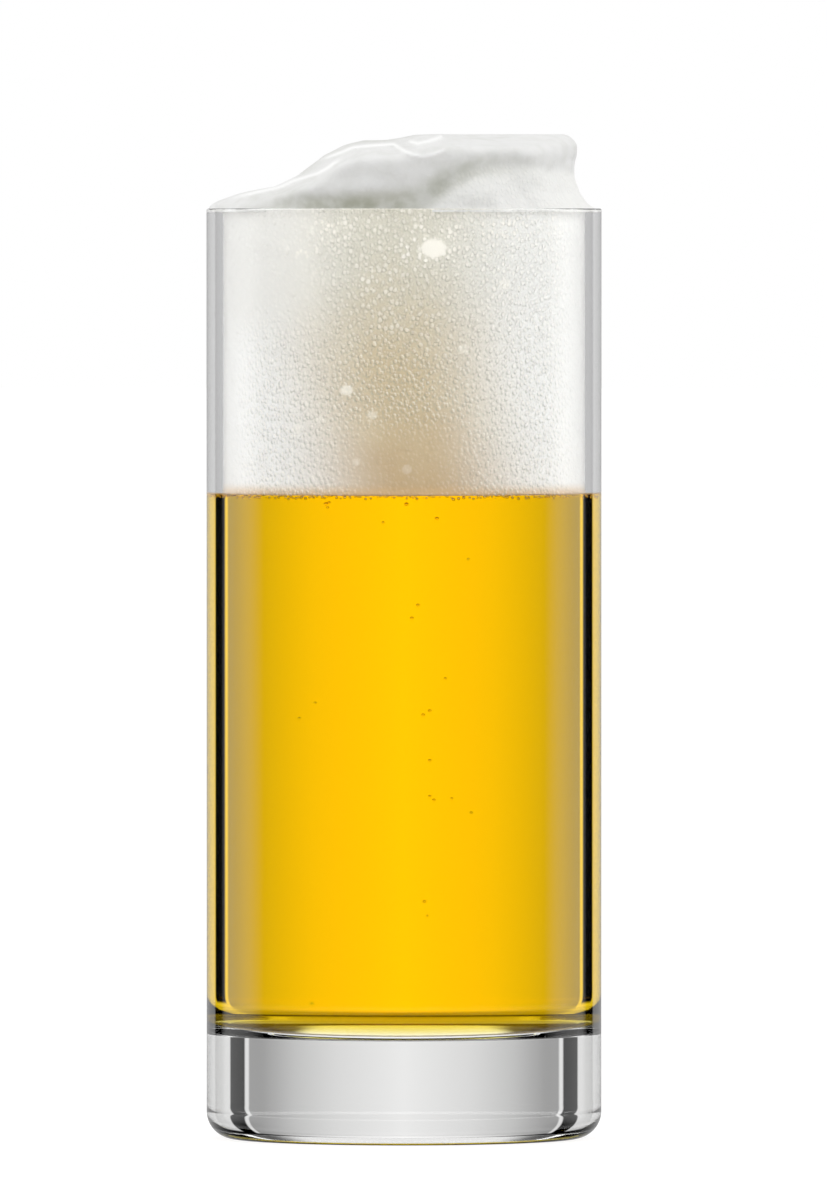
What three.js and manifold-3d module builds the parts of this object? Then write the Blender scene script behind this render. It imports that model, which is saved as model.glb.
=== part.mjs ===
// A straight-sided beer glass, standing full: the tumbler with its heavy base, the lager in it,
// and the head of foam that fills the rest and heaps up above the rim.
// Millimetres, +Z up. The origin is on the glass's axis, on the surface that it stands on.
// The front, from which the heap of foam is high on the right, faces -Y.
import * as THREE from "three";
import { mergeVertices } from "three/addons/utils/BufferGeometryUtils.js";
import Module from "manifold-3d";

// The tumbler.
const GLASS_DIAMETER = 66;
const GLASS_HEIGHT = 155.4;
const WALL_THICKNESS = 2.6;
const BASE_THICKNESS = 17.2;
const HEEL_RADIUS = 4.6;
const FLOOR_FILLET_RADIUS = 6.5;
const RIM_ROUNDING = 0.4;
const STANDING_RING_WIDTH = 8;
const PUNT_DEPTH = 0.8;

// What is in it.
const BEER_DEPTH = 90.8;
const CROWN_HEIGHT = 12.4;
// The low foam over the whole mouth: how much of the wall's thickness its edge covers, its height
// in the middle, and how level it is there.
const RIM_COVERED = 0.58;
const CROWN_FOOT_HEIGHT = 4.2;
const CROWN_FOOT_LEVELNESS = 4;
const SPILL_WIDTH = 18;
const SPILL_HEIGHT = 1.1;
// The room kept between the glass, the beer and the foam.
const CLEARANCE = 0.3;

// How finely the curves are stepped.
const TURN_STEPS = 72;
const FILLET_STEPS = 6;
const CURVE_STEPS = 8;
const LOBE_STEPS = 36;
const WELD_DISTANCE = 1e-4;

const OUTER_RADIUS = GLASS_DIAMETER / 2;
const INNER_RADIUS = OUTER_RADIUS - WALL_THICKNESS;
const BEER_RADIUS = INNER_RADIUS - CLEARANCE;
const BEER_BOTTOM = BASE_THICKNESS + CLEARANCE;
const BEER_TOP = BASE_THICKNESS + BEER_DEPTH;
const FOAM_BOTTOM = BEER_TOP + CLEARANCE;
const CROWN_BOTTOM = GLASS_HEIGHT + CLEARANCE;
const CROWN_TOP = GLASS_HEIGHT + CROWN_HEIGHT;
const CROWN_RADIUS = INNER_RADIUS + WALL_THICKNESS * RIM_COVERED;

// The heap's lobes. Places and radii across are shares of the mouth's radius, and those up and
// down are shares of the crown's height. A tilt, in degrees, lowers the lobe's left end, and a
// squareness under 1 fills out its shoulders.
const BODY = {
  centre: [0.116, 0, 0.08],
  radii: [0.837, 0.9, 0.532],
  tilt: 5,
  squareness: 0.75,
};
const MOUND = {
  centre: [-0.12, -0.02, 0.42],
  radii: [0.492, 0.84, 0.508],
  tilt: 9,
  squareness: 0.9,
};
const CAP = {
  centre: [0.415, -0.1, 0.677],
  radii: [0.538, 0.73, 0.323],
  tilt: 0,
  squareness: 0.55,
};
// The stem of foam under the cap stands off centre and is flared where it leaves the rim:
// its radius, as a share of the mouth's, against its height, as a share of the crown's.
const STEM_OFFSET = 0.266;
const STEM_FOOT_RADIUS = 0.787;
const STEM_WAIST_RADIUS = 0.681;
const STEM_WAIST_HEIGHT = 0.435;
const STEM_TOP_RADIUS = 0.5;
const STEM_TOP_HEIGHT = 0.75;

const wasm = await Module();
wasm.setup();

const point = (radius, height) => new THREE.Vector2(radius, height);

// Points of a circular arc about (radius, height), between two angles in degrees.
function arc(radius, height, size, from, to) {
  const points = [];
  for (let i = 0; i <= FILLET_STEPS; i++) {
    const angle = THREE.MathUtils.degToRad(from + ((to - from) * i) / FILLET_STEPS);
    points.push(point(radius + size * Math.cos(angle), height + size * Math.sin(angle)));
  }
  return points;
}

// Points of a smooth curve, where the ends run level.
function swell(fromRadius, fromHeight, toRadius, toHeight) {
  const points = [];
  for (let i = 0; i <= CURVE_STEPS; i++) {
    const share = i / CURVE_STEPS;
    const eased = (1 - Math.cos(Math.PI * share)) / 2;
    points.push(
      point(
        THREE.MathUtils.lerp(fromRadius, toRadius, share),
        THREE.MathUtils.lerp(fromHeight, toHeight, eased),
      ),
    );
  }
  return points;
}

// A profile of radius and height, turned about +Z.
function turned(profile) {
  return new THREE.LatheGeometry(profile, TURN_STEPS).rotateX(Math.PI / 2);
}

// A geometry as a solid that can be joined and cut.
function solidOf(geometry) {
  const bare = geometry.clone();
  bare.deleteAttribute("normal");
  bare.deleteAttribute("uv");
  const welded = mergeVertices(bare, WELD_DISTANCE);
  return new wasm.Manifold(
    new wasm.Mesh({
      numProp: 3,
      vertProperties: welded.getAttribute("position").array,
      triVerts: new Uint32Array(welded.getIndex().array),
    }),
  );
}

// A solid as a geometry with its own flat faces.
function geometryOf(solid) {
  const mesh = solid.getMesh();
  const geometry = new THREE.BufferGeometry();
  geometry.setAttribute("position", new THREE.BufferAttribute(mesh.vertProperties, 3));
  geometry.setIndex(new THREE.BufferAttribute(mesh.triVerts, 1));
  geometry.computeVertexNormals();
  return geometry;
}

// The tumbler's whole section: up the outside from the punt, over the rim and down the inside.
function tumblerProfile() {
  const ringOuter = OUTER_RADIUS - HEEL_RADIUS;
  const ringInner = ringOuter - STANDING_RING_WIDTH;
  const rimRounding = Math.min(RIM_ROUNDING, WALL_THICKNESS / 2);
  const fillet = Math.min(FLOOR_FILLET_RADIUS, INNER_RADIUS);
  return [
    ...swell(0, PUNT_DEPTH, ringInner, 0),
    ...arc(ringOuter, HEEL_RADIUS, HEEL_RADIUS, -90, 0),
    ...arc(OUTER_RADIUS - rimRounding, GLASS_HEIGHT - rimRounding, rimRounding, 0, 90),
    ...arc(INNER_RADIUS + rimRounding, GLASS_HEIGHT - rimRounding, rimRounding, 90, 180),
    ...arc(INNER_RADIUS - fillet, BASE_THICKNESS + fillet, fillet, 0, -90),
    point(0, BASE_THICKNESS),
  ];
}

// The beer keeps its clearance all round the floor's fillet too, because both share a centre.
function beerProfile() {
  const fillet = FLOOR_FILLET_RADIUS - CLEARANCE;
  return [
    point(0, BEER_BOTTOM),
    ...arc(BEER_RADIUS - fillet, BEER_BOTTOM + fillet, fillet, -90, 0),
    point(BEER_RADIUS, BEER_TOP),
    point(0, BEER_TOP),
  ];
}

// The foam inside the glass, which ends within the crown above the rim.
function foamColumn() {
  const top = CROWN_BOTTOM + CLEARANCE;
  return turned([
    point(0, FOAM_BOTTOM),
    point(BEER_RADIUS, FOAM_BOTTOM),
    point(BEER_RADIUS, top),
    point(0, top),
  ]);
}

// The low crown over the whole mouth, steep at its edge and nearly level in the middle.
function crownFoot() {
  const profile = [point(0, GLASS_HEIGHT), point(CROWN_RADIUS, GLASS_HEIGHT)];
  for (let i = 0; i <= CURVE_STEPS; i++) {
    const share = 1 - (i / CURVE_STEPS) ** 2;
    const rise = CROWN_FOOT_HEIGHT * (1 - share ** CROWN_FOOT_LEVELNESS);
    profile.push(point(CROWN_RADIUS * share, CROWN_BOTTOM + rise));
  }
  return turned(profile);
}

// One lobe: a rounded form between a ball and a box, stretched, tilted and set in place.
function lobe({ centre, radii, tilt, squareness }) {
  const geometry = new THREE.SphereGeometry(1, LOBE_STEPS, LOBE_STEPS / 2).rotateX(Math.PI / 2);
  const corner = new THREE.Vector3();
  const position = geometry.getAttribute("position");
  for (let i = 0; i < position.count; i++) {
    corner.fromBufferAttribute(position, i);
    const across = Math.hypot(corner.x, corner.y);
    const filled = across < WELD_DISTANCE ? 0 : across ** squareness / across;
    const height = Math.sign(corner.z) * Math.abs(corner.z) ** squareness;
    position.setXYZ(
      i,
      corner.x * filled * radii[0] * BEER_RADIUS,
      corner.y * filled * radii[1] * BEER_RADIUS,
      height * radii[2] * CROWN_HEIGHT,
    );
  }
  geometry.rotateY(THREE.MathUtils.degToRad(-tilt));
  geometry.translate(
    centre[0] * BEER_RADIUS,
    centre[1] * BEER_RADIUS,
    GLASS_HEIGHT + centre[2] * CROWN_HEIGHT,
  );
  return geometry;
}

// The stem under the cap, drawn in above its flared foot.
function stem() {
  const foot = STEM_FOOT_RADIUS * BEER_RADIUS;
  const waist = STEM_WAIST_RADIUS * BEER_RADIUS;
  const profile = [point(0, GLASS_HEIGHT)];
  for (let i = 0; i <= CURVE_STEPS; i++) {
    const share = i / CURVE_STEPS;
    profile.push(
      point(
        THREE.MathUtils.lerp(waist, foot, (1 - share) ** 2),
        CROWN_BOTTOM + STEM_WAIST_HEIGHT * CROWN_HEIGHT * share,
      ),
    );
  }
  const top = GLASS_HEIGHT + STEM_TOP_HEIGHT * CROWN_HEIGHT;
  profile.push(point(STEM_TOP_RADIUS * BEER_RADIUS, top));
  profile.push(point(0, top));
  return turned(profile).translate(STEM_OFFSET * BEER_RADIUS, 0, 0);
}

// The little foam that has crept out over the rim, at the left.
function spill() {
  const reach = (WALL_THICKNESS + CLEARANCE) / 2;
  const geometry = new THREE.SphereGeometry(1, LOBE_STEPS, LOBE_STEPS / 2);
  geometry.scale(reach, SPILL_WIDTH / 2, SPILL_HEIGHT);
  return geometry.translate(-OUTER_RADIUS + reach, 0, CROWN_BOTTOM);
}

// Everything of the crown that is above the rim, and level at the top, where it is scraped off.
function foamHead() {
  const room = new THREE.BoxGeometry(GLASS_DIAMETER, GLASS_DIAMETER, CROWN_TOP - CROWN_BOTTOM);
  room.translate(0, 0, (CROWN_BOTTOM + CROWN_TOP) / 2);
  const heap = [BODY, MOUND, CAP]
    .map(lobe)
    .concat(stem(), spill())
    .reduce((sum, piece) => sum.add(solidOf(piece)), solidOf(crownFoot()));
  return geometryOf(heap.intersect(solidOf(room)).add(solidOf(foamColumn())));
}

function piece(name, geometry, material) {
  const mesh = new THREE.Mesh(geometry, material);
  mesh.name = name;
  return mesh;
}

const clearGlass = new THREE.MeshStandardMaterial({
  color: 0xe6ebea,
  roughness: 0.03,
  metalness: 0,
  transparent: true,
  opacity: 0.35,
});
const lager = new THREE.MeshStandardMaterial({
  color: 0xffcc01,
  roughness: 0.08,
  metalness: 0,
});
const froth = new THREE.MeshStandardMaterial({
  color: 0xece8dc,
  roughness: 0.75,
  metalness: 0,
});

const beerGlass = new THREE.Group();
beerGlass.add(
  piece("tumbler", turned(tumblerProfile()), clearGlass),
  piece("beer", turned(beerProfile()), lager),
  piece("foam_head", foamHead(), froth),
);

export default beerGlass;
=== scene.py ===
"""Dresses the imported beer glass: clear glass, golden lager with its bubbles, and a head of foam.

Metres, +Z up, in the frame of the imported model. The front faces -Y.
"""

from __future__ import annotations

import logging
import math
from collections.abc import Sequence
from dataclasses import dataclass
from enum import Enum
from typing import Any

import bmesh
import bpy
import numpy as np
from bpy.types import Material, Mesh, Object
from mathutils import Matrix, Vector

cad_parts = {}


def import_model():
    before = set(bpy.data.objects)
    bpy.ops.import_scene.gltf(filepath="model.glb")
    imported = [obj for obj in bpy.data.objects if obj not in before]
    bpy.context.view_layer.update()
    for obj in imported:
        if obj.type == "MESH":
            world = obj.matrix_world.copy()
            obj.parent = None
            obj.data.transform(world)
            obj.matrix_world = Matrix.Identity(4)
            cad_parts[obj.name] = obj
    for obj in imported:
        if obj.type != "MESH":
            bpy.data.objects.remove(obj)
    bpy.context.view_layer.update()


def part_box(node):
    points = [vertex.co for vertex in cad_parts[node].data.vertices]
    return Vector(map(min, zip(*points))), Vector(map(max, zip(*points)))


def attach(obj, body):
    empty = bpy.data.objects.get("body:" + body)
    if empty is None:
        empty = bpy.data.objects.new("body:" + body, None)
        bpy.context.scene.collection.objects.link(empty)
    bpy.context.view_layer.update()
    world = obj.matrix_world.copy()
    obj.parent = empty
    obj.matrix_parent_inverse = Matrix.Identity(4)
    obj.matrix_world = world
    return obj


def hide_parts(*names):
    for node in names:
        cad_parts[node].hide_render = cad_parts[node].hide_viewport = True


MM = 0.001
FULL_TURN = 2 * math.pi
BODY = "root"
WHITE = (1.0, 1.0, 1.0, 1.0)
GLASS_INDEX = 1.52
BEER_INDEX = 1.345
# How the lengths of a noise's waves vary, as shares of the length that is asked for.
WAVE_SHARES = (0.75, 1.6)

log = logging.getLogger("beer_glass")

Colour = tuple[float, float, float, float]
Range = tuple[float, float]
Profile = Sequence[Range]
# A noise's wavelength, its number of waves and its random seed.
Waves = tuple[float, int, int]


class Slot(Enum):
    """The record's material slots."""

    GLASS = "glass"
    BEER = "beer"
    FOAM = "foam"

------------

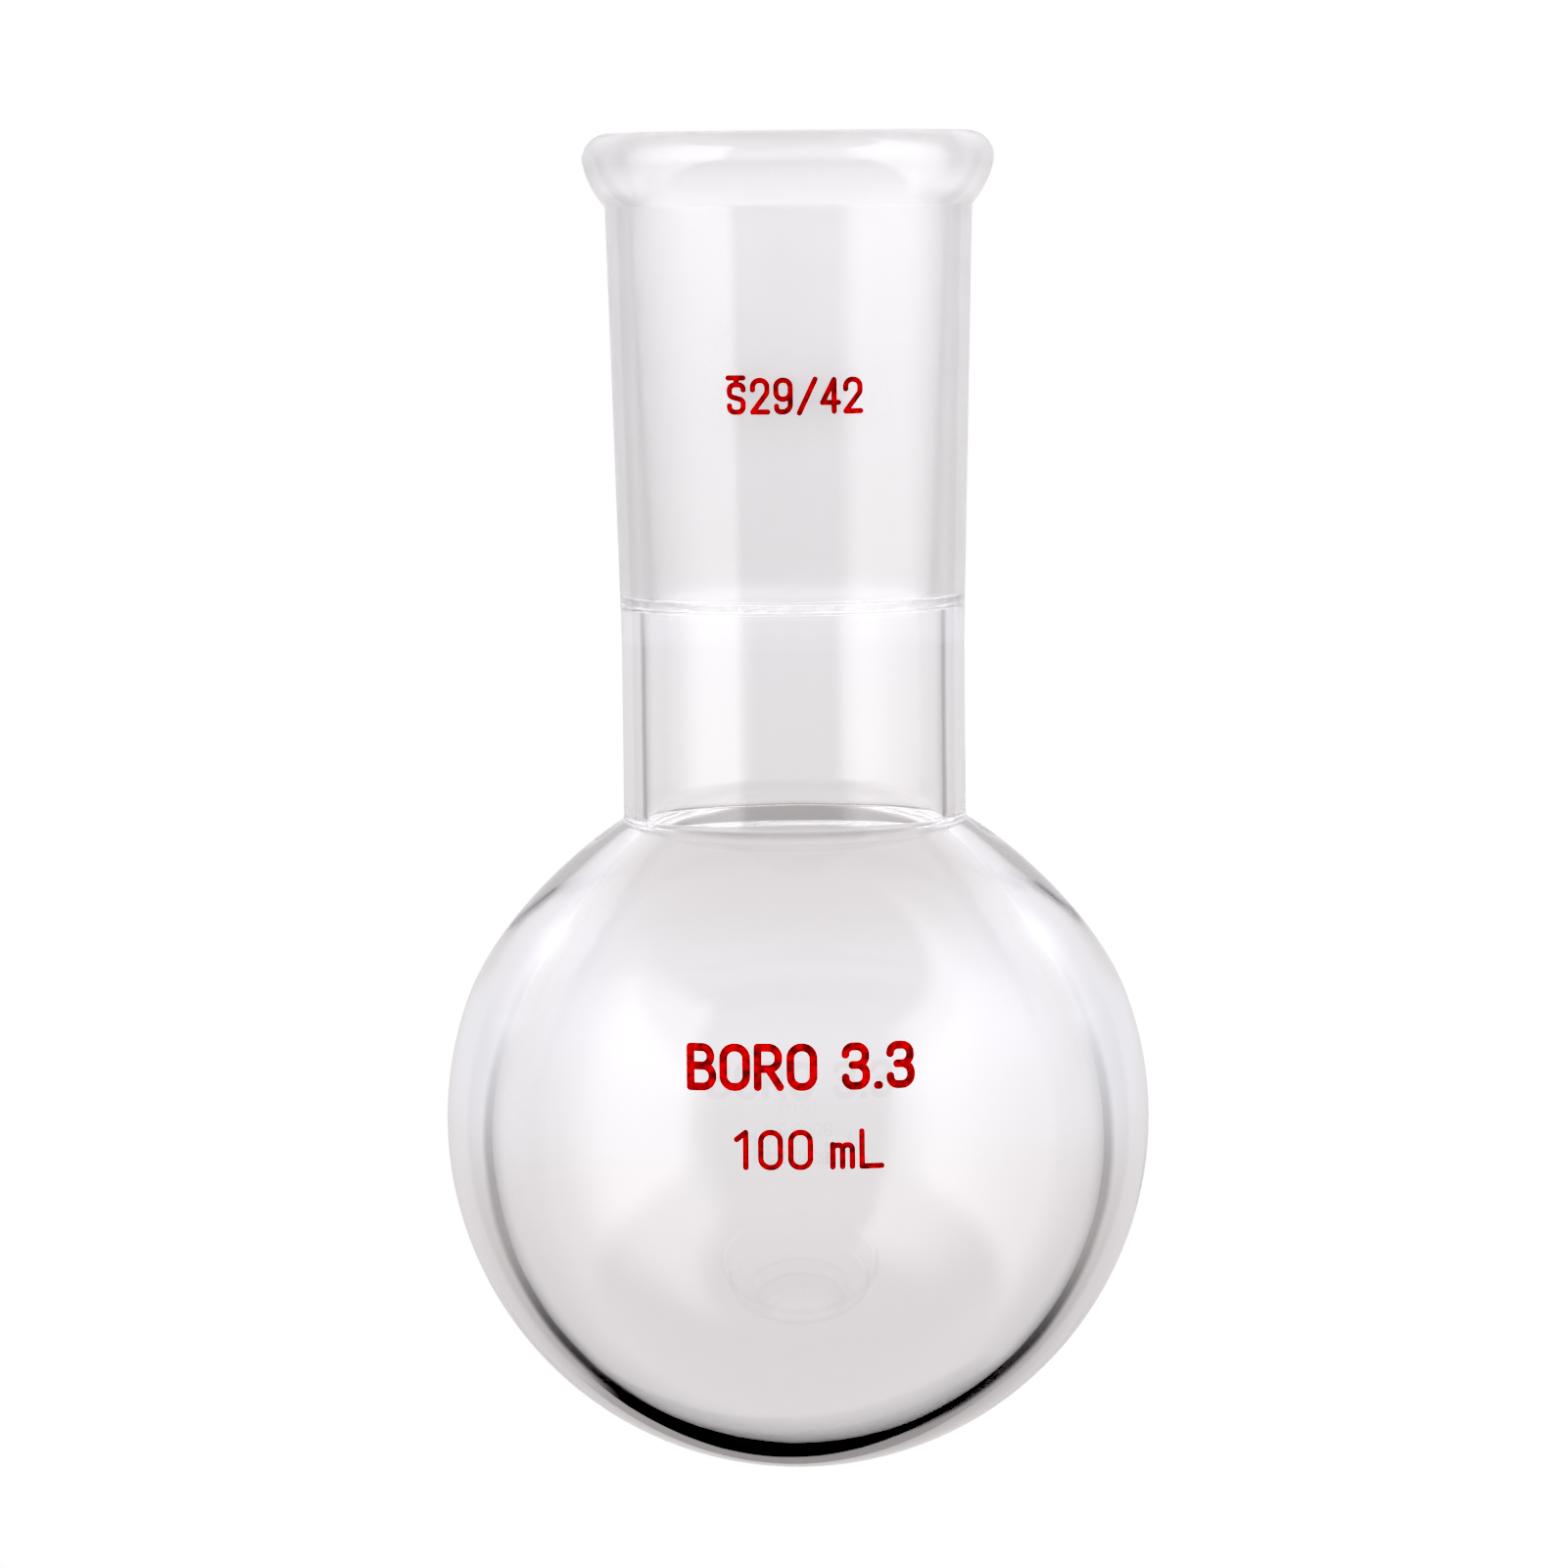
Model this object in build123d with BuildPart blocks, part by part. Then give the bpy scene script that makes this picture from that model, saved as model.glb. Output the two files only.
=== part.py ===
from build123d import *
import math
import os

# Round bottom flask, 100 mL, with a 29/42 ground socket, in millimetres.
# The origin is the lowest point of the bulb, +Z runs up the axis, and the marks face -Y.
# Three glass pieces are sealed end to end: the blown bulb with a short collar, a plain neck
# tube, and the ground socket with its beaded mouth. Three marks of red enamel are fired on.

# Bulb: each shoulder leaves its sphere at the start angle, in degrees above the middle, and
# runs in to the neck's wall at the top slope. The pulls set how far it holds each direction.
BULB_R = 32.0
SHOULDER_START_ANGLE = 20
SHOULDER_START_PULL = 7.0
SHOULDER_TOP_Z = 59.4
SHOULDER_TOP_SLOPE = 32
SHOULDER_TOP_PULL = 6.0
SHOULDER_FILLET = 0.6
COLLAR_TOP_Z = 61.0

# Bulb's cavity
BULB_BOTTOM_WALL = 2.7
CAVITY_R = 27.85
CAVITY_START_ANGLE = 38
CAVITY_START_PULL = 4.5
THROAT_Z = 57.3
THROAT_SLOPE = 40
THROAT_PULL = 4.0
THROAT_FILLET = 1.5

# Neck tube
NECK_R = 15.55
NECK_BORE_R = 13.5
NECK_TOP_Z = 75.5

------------

TASK DESCRIPTION:
Reproduce exactly the lines from the line with "function piece(name, geometry, material)" through the line with "bpy.data.objects.remove(obj)", both end lines included, and only those lines.

RESULT:
function piece(name, geometry, material) {
  const mesh = new THREE.Mesh(geometry, material);
  mesh.name = name;
  return mesh;
}

const clearGlass = new THREE.MeshStandardMaterial({
  color: 0xe6ebea,
  roughness: 0.03,
  metalness: 0,
  transparent: true,
  opacity: 0.35,
});
const lager = new THREE.MeshStandardMaterial({
  color: 0xffcc01,
  roughness: 0.08,
  metalness: 0,
});
const froth = new THREE.MeshStandardMaterial({
  color: 0xece8dc,
  roughness: 0.75,
  metalness: 0,
});

const beerGlass = new THREE.Group();
beerGlass.add(
  piece("tumbler", turned(tumblerProfile()), clearGlass),
  piece("beer", turned(beerProfile()), lager),
  piece("foam_head", foamHead(), froth),
);

export default beerGlass;
=== scene.py ===
"""Dresses the imported beer glass: clear glass, golden lager with its bubbles, and a head of foam.

Metres, +Z up, in the frame of the imported model. The front faces -Y.
"""

from __future__ import annotations

import logging
import math
from collections.abc import Sequence
from dataclasses import dataclass
from enum import Enum
from typing import Any

import bmesh
import bpy
import numpy as np
from bpy.types import Material, Mesh, Object
from mathutils import Matrix, Vector

cad_parts = {}


def import_model():
    before = set(bpy.data.objects)
    bpy.ops.import_scene.gltf(filepath="model.glb")
    imported = [obj for obj in bpy.data.objects if obj not in before]
    bpy.context.view_layer.update()
    for obj in imported:
        if obj.type == "MESH":
            world = obj.matrix_world.copy()
            obj.parent = None
            obj.data.transform(world)
            obj.matrix_world = Matrix.Identity(4)
            cad_parts[obj.name] = obj
    for obj in imported:
        if obj.type != "MESH":
            bpy.data.objects.remove(obj)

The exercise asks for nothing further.